= GIVEN PROBLEM =
Print exactly those lines that run from the beginning of the data to the line bearing "module_z = [z_top + 1, control_top - 1];", inclusive.
====== DATASET SECTION ======
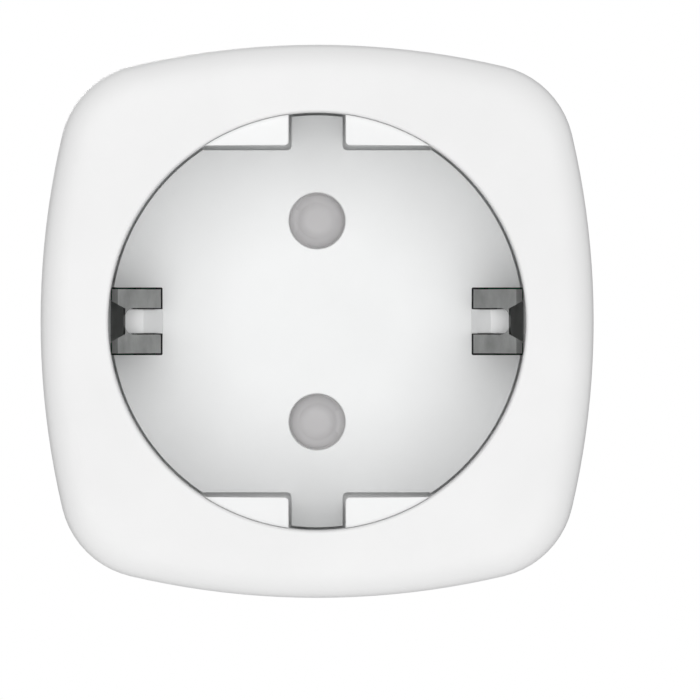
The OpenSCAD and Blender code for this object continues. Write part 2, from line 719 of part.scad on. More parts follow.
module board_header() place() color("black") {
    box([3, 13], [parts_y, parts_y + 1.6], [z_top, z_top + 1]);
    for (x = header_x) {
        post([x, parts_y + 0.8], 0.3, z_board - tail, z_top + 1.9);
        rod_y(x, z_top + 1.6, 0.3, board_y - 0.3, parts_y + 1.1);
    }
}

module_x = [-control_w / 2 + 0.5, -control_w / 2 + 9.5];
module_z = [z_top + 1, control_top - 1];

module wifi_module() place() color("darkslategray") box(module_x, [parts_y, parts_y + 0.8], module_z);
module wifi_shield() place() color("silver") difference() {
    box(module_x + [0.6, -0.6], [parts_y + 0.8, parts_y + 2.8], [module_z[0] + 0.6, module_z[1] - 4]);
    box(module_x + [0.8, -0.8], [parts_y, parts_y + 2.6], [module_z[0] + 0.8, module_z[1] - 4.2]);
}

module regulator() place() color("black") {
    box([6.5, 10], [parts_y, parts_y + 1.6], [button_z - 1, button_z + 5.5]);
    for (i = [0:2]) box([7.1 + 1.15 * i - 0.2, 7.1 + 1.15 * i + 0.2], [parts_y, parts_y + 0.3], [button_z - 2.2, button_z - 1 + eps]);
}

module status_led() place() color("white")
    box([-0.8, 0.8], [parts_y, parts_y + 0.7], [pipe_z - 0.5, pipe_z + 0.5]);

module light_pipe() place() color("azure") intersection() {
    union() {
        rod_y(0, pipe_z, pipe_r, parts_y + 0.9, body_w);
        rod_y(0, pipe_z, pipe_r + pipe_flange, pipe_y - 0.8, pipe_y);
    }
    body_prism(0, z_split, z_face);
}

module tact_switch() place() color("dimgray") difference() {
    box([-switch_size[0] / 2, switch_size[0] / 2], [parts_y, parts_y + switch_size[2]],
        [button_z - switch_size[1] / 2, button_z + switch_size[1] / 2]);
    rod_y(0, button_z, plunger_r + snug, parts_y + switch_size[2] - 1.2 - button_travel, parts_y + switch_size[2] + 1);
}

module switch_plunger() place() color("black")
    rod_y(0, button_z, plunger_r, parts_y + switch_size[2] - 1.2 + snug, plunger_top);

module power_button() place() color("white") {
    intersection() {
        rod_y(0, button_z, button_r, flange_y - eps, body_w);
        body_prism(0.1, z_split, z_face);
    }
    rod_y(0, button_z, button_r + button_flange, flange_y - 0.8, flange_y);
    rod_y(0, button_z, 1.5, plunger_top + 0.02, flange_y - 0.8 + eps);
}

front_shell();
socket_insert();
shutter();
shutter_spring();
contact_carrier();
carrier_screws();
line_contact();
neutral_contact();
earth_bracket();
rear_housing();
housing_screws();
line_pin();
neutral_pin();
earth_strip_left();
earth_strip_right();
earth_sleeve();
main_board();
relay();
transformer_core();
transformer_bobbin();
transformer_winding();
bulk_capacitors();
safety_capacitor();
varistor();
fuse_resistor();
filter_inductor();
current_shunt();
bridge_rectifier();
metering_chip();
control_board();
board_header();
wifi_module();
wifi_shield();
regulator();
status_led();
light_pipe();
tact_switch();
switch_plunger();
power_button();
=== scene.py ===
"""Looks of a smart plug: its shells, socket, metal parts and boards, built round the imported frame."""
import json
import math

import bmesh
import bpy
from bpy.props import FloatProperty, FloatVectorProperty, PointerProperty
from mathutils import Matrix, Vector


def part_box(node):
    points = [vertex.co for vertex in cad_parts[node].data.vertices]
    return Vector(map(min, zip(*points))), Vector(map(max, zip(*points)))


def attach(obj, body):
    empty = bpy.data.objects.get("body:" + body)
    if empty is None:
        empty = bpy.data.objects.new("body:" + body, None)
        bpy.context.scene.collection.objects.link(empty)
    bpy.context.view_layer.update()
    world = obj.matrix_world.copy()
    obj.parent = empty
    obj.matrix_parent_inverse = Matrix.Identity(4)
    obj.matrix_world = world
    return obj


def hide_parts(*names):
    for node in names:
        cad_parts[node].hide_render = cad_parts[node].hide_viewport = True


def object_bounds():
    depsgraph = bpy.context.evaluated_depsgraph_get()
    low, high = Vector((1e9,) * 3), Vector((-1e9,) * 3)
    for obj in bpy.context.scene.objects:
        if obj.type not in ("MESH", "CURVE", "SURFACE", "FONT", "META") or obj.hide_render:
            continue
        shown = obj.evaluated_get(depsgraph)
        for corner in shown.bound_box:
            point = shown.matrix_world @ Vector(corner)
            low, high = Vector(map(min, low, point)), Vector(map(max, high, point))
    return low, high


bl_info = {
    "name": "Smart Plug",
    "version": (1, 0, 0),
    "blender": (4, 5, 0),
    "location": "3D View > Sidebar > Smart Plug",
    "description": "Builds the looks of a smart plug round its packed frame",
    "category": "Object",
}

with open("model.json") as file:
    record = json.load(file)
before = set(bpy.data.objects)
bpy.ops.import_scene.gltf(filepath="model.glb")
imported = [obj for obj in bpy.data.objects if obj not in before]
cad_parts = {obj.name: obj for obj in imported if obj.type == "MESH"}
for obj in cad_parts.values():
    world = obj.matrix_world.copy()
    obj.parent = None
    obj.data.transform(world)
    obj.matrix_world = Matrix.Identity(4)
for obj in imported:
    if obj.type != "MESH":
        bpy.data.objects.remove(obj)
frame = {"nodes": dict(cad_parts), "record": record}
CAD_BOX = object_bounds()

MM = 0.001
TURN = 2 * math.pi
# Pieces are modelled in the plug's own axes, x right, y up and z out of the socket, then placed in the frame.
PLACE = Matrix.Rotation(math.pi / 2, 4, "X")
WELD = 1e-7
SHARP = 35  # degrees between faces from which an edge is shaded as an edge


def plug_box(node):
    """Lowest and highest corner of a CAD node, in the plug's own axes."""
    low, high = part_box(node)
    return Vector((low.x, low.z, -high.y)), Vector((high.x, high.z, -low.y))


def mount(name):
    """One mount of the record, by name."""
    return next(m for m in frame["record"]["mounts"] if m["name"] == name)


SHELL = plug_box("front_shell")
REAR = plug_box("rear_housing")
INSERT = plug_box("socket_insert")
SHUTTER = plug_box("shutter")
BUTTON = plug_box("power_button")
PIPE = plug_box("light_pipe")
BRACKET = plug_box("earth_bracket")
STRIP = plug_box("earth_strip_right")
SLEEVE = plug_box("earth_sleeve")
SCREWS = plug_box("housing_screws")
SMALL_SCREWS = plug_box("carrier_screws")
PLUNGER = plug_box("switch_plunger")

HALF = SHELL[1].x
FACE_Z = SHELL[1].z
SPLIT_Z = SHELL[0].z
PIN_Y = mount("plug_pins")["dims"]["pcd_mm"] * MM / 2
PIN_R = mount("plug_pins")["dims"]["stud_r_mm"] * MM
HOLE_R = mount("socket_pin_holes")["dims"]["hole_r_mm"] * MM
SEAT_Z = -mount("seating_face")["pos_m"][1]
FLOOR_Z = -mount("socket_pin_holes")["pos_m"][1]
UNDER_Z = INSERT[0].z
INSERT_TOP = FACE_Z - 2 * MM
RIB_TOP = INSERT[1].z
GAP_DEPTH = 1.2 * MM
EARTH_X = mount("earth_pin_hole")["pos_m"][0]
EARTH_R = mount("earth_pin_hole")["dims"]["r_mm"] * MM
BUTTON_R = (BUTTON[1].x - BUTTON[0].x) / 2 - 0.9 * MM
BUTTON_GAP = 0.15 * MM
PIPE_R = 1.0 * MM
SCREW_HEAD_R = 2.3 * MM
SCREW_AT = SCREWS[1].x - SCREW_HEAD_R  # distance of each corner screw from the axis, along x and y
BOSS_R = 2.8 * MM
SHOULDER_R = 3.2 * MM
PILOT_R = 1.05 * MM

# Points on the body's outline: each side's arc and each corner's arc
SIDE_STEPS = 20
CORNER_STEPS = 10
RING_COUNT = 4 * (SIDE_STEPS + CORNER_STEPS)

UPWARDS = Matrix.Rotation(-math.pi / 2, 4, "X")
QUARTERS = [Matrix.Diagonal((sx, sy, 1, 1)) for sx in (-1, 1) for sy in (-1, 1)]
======
= THE RESPONSE =
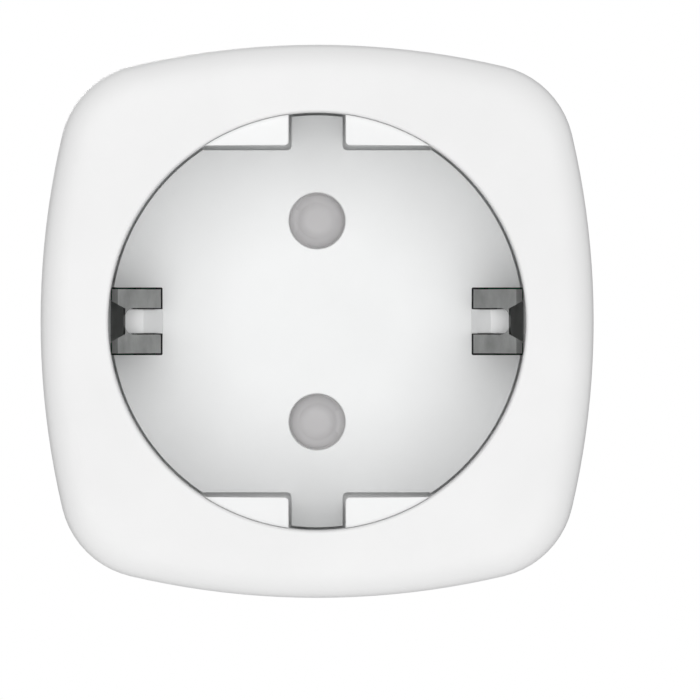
The OpenSCAD and Blender code for this object continues. Write part 2, from line 719 of part.scad on. More parts follow.
module board_header() place() color("black") {
    box([3, 13], [parts_y, parts_y + 1.6], [z_top, z_top + 1]);
    for (x = header_x) {
        post([x, parts_y + 0.8], 0.3, z_board - tail, z_top + 1.9);
        rod_y(x, z_top + 1.6, 0.3, board_y - 0.3, parts_y + 1.1);
    }
}

module_x = [-control_w / 2 + 0.5, -control_w / 2 + 9.5];
module_z = [z_top + 1, control_top - 1];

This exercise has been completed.